The word order doesn't really make you wait longer or listen more carefully-- you're just getting the information in different places. Like if you looked at a sentence without the last word, in English you have "Give the ball to X" and in Japanese you have "Ball to John X". In English you're waiting to see who receives the ball and in Japanese you're waiting to hear what to do with it.
The more confusing aspect of Japanese is that it's a high context language, meaning that once things like subjects and objects are understood between speakers, those things get dropped from sentences. A sort of analogous thing in English would be use of pronouns-- once both speakers understand who or what is being talked about, we stop using the name for the person or object and use s/he or it.
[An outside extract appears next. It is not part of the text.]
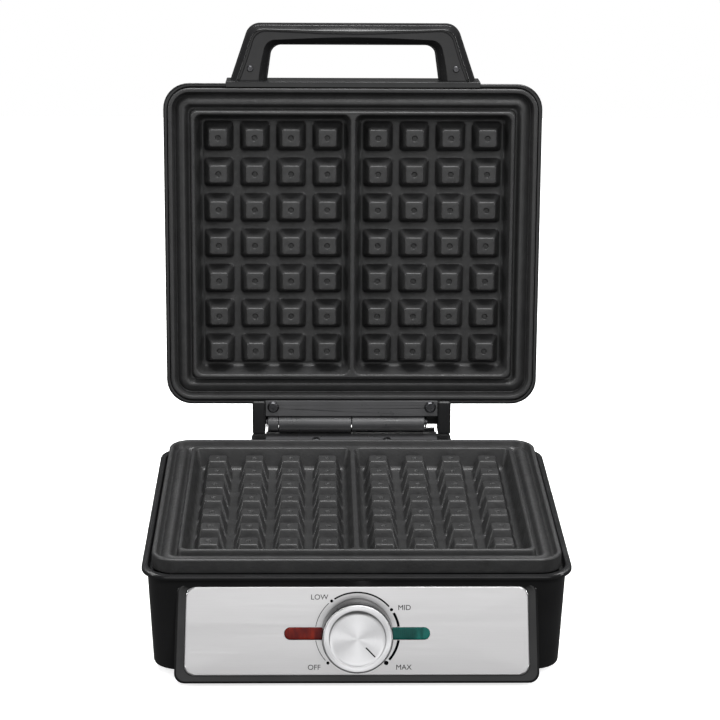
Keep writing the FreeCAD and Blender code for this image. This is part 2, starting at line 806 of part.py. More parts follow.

In Japanese, those pronouns would get dropped entirely.
Because of that, Japanese can be really frustrating for a language learner because you're already maybe missing some parts of sentences, and so if you miss the one crucial thing that's being talked about, moving forward you don't even have a pronoun clue to give you a hint.
I tried learning Japanese and struggled for exactly the reasons you describe so clearly. I felt I might manage to learn if I were living in Japan and picking up the contextual clues but I could not learn Japanese effectively from a textbook. Visiting Japan is high on my wish list, maybe one day.
What if you take the speculative execution strategy and have multiple interpreters translating every possible semantic branch and then throwing out the recordings of the interpretations that were incorrect? 🙃
AI does this with MLM. I rest my case.
Can't wait for the Spectre/Meltdown exploit.
Why would you do that?
You have to wait for the last work in the sentence anyway so doing extra calculations to throw out later isn't making it faster.
American anime fans know you can get by with saying the English word plus "ZUUUUUUU!"